Present the data once more in exactly its original form.

Information supplied:

★ ★ ★

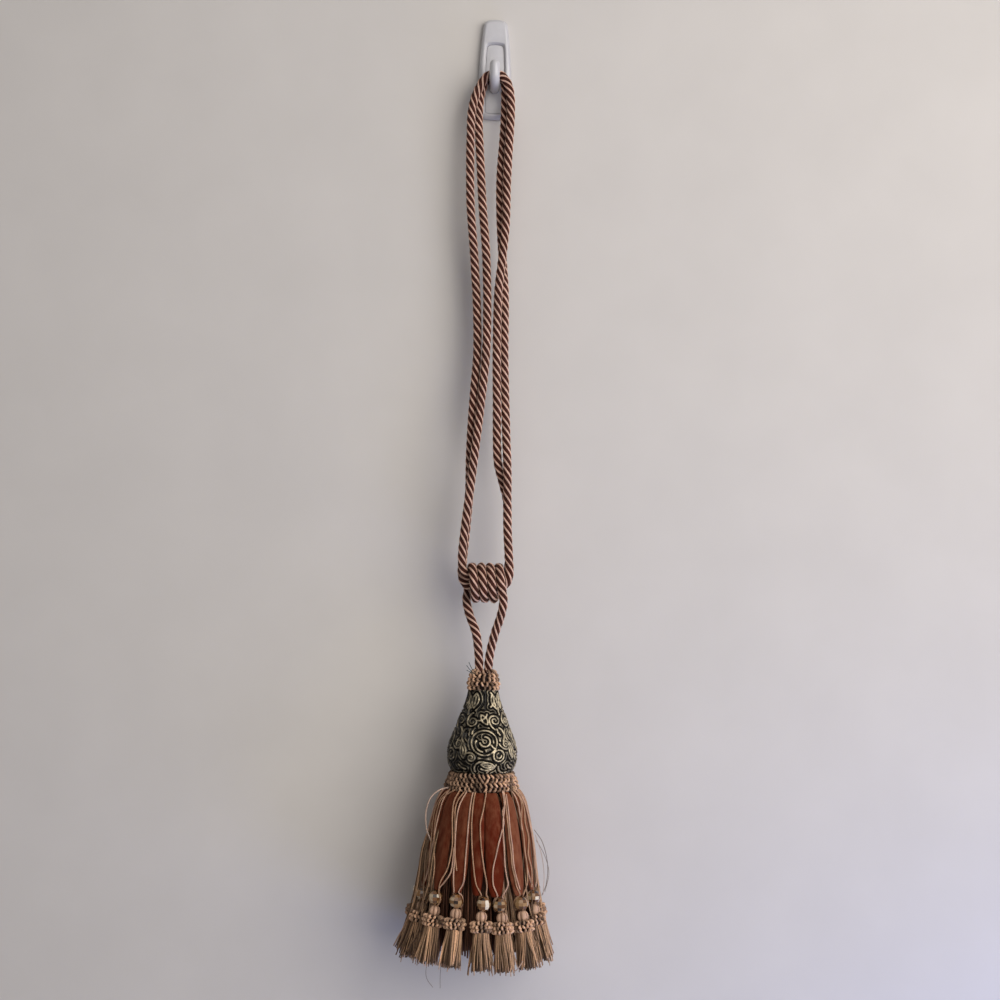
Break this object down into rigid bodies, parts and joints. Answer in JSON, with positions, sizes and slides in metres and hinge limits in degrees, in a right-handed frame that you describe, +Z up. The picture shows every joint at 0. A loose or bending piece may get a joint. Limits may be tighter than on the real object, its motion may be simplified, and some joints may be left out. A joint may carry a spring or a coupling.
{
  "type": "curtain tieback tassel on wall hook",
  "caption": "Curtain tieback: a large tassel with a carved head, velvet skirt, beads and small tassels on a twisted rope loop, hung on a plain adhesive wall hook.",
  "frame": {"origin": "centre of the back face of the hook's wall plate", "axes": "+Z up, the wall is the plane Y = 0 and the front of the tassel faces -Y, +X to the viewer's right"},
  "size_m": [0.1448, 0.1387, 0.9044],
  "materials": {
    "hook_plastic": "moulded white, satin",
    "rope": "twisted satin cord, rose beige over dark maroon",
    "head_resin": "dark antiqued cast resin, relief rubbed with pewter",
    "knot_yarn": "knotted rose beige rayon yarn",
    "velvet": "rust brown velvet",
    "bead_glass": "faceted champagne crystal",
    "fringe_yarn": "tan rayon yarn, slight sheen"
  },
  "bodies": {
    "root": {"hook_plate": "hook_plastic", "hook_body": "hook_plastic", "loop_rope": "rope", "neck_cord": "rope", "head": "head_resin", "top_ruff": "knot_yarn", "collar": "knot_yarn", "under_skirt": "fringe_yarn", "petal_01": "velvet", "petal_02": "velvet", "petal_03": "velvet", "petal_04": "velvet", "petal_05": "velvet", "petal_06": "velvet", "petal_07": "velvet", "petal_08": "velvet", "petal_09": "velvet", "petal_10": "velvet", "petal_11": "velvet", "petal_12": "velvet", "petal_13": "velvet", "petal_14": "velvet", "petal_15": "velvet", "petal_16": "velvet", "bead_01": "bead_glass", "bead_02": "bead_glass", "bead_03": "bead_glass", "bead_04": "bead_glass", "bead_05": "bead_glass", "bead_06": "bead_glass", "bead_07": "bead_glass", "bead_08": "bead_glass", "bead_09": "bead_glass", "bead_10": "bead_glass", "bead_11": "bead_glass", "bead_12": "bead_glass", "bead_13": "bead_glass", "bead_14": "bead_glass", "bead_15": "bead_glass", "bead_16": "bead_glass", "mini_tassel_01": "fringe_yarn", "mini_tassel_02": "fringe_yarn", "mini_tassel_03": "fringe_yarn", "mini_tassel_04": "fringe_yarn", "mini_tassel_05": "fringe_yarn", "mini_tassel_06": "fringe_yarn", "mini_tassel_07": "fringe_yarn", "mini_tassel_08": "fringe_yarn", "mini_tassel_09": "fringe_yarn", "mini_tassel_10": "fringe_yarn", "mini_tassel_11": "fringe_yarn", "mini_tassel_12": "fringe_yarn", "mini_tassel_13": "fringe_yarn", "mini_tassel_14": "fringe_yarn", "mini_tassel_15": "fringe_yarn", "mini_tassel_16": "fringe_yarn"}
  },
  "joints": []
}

★ ★ ★

Answer to this exercise:
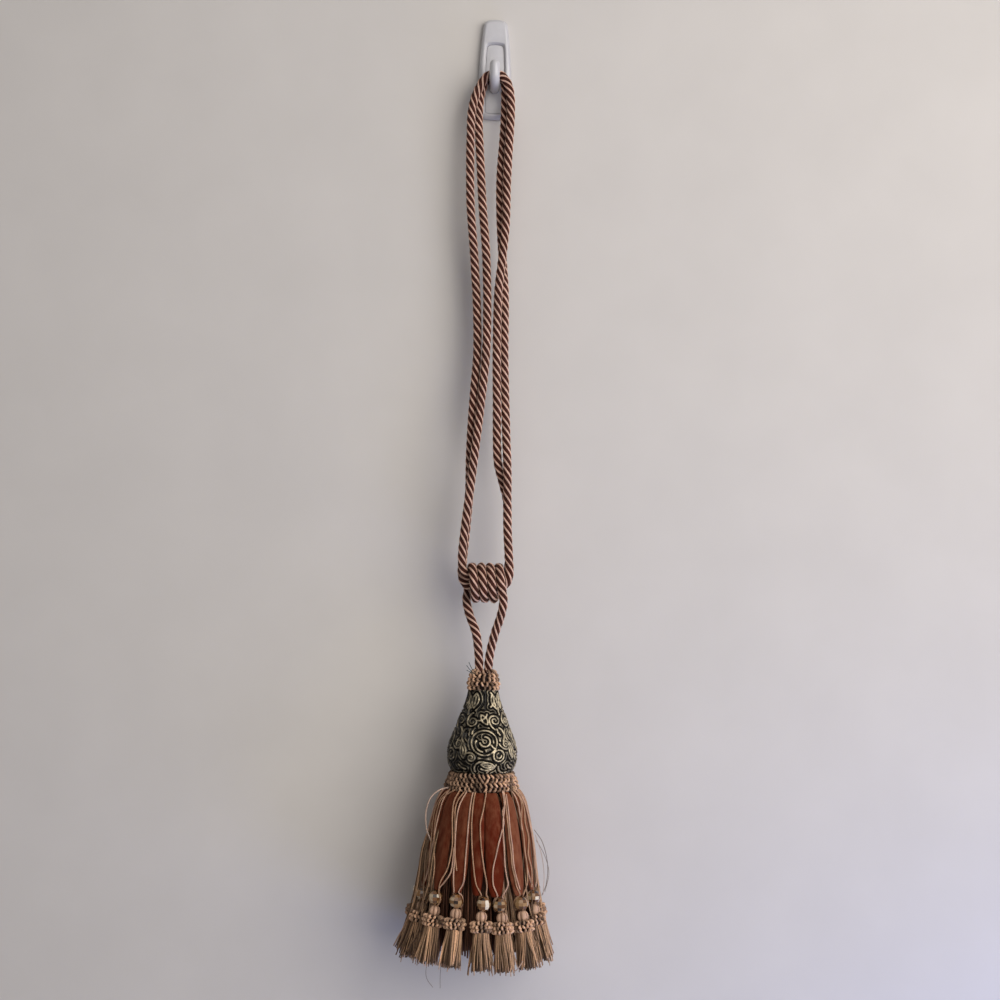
Break this object down into rigid bodies, parts and joints. Answer in JSON, with positions, sizes and slides in metres and hinge limits in degrees, in a right-handed frame that you describe, +Z up. The picture shows every joint at 0. A loose or bending piece may get a joint. Limits may be tighter than on the real object, its motion may be simplified, and some joints may be left out. A joint may carry a spring or a coupling.
{
  "type": "curtain tieback tassel on wall hook",
  "caption": "Curtain tieback: a large tassel with a carved head, velvet skirt, beads and small tassels on a twisted rope loop, hung on a plain adhesive wall hook.",
  "frame": {"origin": "centre of the back face of the hook's wall plate", "axes": "+Z up, the wall is the plane Y = 0 and the front of the tassel faces -Y, +X to the viewer's right"},
  "size_m": [0.1448, 0.1387, 0.9044],
  "materials": {
    "hook_plastic": "moulded white, satin",
    "rope": "twisted satin cord, rose beige over dark maroon",
    "head_resin": "dark antiqued cast resin, relief rubbed with pewter",
    "knot_yarn": "knotted rose beige rayon yarn",
    "velvet": "rust brown velvet",
    "bead_glass": "faceted champagne crystal",
    "fringe_yarn": "tan rayon yarn, slight sheen"
  },
  "bodies": {
    "root": {"hook_plate": "hook_plastic", "hook_body": "hook_plastic", "loop_rope": "rope", "neck_cord": "rope", "head": "head_resin", "top_ruff": "knot_yarn", "collar": "knot_yarn", "under_skirt": "fringe_yarn", "petal_01": "velvet", "petal_02": "velvet", "petal_03": "velvet", "petal_04": "velvet", "petal_05": "velvet", "petal_06": "velvet", "petal_07": "velvet", "petal_08": "velvet", "petal_09": "velvet", "petal_10": "velvet", "petal_11": "velvet", "petal_12": "velvet", "petal_13": "velvet", "petal_14": "velvet", "petal_15": "velvet", "petal_16": "velvet", "bead_01": "bead_glass", "bead_02": "bead_glass", "bead_03": "bead_glass", "bead_04": "bead_glass", "bead_05": "bead_glass", "bead_06": "bead_glass", "bead_07": "bead_glass", "bead_08": "bead_glass", "bead_09": "bead_glass", "bead_10": "bead_glass", "bead_11": "bead_glass", "bead_12": "bead_glass", "bead_13": "bead_glass", "bead_14": "bead_glass", "bead_15": "bead_glass", "bead_16": "bead_glass", "mini_tassel_01": "fringe_yarn", "mini_tassel_02": "fringe_yarn", "mini_tassel_03": "fringe_yarn", "mini_tassel_04": "fringe_yarn", "mini_tassel_05": "fringe_yarn", "mini_tassel_06": "fringe_yarn", "mini_tassel_07": "fringe_yarn", "mini_tassel_08": "fringe_yarn", "mini_tassel_09": "fringe_yarn", "mini_tassel_10": "fringe_yarn", "mini_tassel_11": "fringe_yarn", "mini_tassel_12": "fringe_yarn", "mini_tassel_13": "fringe_yarn", "mini_tassel_14": "fringe_yarn", "mini_tassel_15": "fringe_yarn", "mini_tassel_16": "fringe_yarn"}
  },
  "joints": []
}